What data should every billable event include?
Record a unique event ID, an exact timestamp, the customer or workspace ID, and the plan version that applied at that moment. That small set lets your team trace a charge, handle mid-cycle plan changes, and stop duplicate counting.
Do I really need to store raw events?
Yes. Keep raw events unchanged, then write billable totals to a separate ledger. Raw events answer what happened, and the ledger answers what you charged for. If you merge those jobs, checks get slow and disputes get messy.
How often should I reconcile usage and invoices?
Run reconciliation every day, not only at month end. Compare raw product events, billable totals after filters and deduplication, and the draft invoice amount. Daily checks catch broken queues, duplicate events, and time window mistakes before they turn into angry tickets.

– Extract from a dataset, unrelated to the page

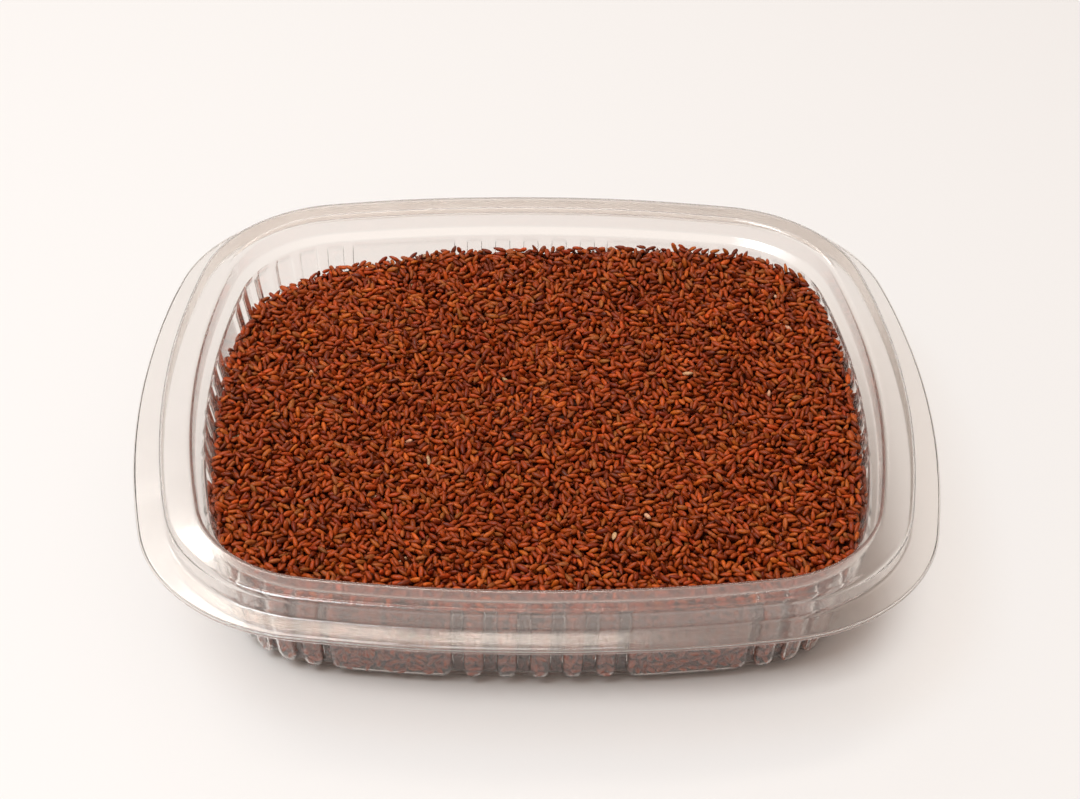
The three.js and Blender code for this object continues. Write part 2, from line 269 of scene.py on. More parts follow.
def build_tub():
    path = profile()
    s = columns()
    cols = len(s)
    phi = direction(s % FULL)
    # the side direction of the sheet at each row
    seg = np.diff(path, axis=0)
    seg /= np.linalg.norm(seg, axis=1)[:, None]
    t = np.concatenate([seg[:1], seg[:-1] + seg[1:], seg[-1:]])
    t /= np.linalg.norm(t, axis=1)[:, None]
    nrm = np.stack([-t[:, 1], t[:, 0]], 1)  # towards the inside and the top
    rows_out, rows_in = [], []
    for (o, z), n in zip(path, nrm):
        rel = relief(s % FULL, np.full(cols, z)) if LOW_Z - 1 < z < 26.8 and o < -0.6 else np.zeros(cols)
        if z < WALL_LOW[1] + 0.5 and o < -6:  # over the foot the flutes keep to the wall's slope
            rel = rel * (1 + (wall_at(z) - o) / FLUTE_RISE)
        # the rim of a formed sheet is never quite flat
        w = smooth((o - RISER_OUT + 1.5) / 6.0) if z < FLANGE_Z + 1 and o > 0 else 0.35 * float(smooth((z - 28.7) / 1.5))
        wave = w * (0.055 * np.sin(s / FULL * 2 * math.pi * 9 + 1.0) + 0.03 * np.sin(s / FULL * 2 * math.pi * 17 + 4.0) + 0.01 * np.sin(s / FULL * 2 * math.pi * 31 + 2.2))
        for rows, side in ((rows_out, -1), (rows_in, 1)):
            oo, zz = o + side * n[0] * SHEET / 2 + rel, z + side * n[1] * SHEET / 2 + wave
            x, y = ring(phi, oo)
            rows.append(np.stack([x, y, np.maximum(zz, 0.0) * np.ones(cols)], 1))
    # a closed skin: outer side from the base to the lip, then the inner side back to the floor
    rows = rows_out + rows_in[::-1]
    # the lip's edge is rounded by one more row
    k = len(rows_out)
    e_dir = seg[-1]
    x, y = ring(phi, path[-1][0] + e_dir[0] * SHEET * 0.35)
    edge = np.stack([x, y, np.full(cols, path[-1][1] + e_dir[1] * SHEET * 0.35)], 1)
    rows.insert(k, edge)
    # the floor goes on to the middle: outer side first, inner side last
    def floor_rows(z):
        out = []
        for o in (BASE_IN - 9, BASE_IN - 20):
            x, y = ring(phi, max(o, -24.0))
            out.append(np.stack([x, y, np.full(cols, z)], 1))
        return out

    low, high = floor_rows(0.0), floor_rows(SHEET)
    rows = low[::-1] + rows + high
    rows = np.array(rows)
    n_rows = len(rows)
    idx = np.arange(n_rows * cols).reshape(n_rows, cols)
    a, b = idx[:-1], idx[1:]
    quads = np.stack([a, np.roll(a, -1, 1), np.roll(b, -1, 1), b], -1).reshape(-1, 4)
    verts = np.concatenate([rows.reshape(-1, 3), [[0, 0, 0.0], [0, 0, SHEET]]])
    lo, hi = len(verts) - 2, len(verts) - 1
    c = np.arange(cols)
    c1 = (c + 1) % cols
    tris = np.concatenate([np.stack([idx[0][c1], idx[0][c], np.full(cols, lo)], 1), np.stack([idx[-1][c], idx[-1][c1], np.full(cols, hi)], 1)])
    return mesh_object("tub_clear", verts, [quads, tris])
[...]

What should I do with late events after the billing period closes?
Close the billing window, freeze the totals, and keep the invoice fixed. If usage arrives after the cutoff, move it into the next period or add a clear adjustment with a reason. Do not let late data quietly rewrite a closed bill.
How should support handle a billing dispute?
Give support one screen with the billed metric, plan rules, date range, credits, and manual adjustments. Start every case with the same facts, then let billing check the meter and reconciliation trail before engineering jumps in. That keeps most cases short and consistent.
Can I test usage pricing before I start billing customers?
Yes, and you should. Run shadow invoices first, compare them with product data every day, and ask support to explain a few sample bills in plain English. If your team needs spreadsheets, memory, or guesswork, wait before you charge real money.
What is the safest way to roll out usage based pricing?
Start with one meter, one customer segment, and one billing cycle. Review early invoices by hand, write down edge cases before launch, and issue fast corrections if your meter gets something wrong. A narrow first rollout gives you cleaner feedback and fewer trust problems.